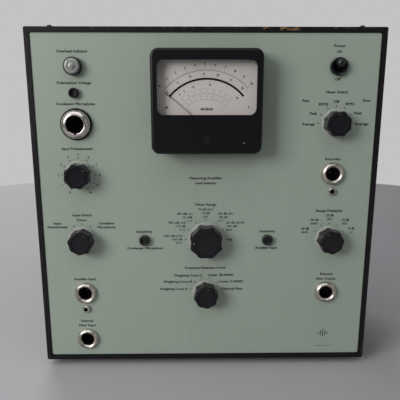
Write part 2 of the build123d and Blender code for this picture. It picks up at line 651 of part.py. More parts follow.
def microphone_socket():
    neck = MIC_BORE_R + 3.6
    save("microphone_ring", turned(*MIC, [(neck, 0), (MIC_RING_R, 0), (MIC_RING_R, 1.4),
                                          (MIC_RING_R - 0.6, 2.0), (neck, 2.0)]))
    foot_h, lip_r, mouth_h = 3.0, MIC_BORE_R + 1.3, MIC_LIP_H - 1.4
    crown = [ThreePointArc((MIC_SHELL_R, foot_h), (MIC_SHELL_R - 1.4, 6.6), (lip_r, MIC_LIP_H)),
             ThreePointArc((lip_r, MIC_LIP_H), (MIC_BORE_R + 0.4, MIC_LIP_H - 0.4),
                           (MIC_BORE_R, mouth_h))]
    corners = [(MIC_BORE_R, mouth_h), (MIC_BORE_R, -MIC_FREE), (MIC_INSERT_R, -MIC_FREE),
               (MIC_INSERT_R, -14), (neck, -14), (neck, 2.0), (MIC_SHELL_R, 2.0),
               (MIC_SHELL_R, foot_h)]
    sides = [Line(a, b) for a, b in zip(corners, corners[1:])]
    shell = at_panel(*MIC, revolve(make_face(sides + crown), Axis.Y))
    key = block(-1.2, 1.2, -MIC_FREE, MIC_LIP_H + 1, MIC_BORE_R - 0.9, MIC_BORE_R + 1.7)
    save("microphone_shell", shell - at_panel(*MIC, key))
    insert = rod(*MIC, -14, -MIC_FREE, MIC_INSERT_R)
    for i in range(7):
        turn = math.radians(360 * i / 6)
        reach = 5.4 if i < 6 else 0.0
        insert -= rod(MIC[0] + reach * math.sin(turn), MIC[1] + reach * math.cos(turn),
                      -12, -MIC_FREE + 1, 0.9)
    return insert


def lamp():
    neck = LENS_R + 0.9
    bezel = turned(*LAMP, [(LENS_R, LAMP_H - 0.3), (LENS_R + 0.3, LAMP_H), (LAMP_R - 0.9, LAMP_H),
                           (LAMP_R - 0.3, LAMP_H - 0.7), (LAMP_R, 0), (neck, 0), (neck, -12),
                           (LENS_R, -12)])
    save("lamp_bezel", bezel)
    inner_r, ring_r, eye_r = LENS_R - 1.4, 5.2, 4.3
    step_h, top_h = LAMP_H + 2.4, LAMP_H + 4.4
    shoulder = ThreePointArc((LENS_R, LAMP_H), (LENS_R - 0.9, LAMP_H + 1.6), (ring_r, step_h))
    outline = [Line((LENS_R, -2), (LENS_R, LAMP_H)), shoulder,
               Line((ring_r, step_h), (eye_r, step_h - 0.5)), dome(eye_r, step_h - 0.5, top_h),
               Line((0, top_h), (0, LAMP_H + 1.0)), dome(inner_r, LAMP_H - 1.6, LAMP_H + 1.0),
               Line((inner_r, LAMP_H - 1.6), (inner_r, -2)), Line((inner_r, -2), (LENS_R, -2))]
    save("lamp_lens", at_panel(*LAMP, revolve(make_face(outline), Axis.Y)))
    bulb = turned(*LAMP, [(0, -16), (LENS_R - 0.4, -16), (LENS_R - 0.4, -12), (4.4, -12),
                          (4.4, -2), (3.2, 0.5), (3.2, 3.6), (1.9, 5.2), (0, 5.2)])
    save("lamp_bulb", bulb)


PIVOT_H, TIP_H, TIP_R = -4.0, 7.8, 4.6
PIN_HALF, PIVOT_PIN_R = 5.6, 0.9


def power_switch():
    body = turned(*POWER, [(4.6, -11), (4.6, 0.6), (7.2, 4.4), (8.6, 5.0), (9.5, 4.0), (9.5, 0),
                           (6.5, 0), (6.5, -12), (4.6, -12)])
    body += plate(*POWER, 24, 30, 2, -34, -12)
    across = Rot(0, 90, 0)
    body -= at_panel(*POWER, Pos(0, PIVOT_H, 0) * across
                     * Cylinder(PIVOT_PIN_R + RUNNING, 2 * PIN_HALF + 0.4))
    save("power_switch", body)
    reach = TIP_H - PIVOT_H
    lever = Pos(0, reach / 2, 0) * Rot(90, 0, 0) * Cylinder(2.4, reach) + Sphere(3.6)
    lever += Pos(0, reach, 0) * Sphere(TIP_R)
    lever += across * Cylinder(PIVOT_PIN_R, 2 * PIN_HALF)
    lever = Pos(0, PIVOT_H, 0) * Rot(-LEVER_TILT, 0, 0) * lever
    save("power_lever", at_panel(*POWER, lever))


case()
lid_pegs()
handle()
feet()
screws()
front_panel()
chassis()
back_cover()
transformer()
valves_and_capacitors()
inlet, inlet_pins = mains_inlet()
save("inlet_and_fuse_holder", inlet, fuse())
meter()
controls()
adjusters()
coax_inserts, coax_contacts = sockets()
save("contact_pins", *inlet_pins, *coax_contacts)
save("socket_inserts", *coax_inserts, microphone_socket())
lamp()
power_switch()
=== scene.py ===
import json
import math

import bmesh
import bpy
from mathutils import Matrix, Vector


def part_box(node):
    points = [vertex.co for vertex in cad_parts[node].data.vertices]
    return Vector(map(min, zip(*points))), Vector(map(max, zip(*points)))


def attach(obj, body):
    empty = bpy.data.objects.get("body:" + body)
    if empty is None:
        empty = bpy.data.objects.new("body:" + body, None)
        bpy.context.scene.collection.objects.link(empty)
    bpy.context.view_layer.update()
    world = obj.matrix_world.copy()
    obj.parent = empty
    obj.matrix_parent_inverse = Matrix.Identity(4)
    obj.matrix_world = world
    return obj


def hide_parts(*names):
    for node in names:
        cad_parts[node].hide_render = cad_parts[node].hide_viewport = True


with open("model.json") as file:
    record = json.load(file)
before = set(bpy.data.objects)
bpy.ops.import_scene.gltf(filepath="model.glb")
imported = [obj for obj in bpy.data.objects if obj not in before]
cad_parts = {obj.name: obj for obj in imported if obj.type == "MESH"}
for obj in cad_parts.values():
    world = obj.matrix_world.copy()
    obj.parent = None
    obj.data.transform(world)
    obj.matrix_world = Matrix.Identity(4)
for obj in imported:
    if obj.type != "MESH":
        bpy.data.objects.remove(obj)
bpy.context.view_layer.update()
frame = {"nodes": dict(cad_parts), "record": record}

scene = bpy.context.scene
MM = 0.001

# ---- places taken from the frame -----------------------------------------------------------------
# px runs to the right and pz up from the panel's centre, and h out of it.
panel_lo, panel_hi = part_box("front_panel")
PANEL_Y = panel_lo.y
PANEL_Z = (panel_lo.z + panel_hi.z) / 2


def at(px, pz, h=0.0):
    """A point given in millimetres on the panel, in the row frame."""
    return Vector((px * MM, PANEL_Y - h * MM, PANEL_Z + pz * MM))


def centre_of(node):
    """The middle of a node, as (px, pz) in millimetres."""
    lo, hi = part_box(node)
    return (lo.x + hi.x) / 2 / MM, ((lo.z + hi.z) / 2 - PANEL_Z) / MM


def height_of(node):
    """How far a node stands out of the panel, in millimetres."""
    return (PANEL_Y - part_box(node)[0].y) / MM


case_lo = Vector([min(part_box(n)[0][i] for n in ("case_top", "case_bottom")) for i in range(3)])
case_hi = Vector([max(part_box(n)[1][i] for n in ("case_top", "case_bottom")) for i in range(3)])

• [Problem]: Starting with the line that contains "coax_inserts, coax_contacts = sockets()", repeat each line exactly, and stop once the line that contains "PANEL_Z = (panel_lo.z + panel_hi.z) / 2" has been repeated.

• [Task result]:
coax_inserts, coax_contacts = sockets()
save("contact_pins", *inlet_pins, *coax_contacts)
save("socket_inserts", *coax_inserts, microphone_socket())
lamp()
power_switch()
=== scene.py ===
import json
import math

import bmesh
import bpy
from mathutils import Matrix, Vector


def part_box(node):
    points = [vertex.co for vertex in cad_parts[node].data.vertices]
    return Vector(map(min, zip(*points))), Vector(map(max, zip(*points)))


def attach(obj, body):
    empty = bpy.data.objects.get("body:" + body)
    if empty is None:
        empty = bpy.data.objects.new("body:" + body, None)
        bpy.context.scene.collection.objects.link(empty)
    bpy.context.view_layer.update()
    world = obj.matrix_world.copy()
    obj.parent = empty
    obj.matrix_parent_inverse = Matrix.Identity(4)
    obj.matrix_world = world
    return obj


def hide_parts(*names):
    for node in names:
        cad_parts[node].hide_render = cad_parts[node].hide_viewport = True


with open("model.json") as file:
    record = json.load(file)
before = set(bpy.data.objects)
bpy.ops.import_scene.gltf(filepath="model.glb")
imported = [obj for obj in bpy.data.objects if obj not in before]
cad_parts = {obj.name: obj for obj in imported if obj.type == "MESH"}
for obj in cad_parts.values():
    world = obj.matrix_world.copy()
    obj.parent = None
    obj.data.transform(world)
    obj.matrix_world = Matrix.Identity(4)
for obj in imported:
    if obj.type != "MESH":
        bpy.data.objects.remove(obj)
bpy.context.view_layer.update()
frame = {"nodes": dict(cad_parts), "record": record}

scene = bpy.context.scene
MM = 0.001

# ---- places taken from the frame -----------------------------------------------------------------
# px runs to the right and pz up from the panel's centre, and h out of it.
panel_lo, panel_hi = part_box("front_panel")
PANEL_Y = panel_lo.y
PANEL_Z = (panel_lo.z + panel_hi.z) / 2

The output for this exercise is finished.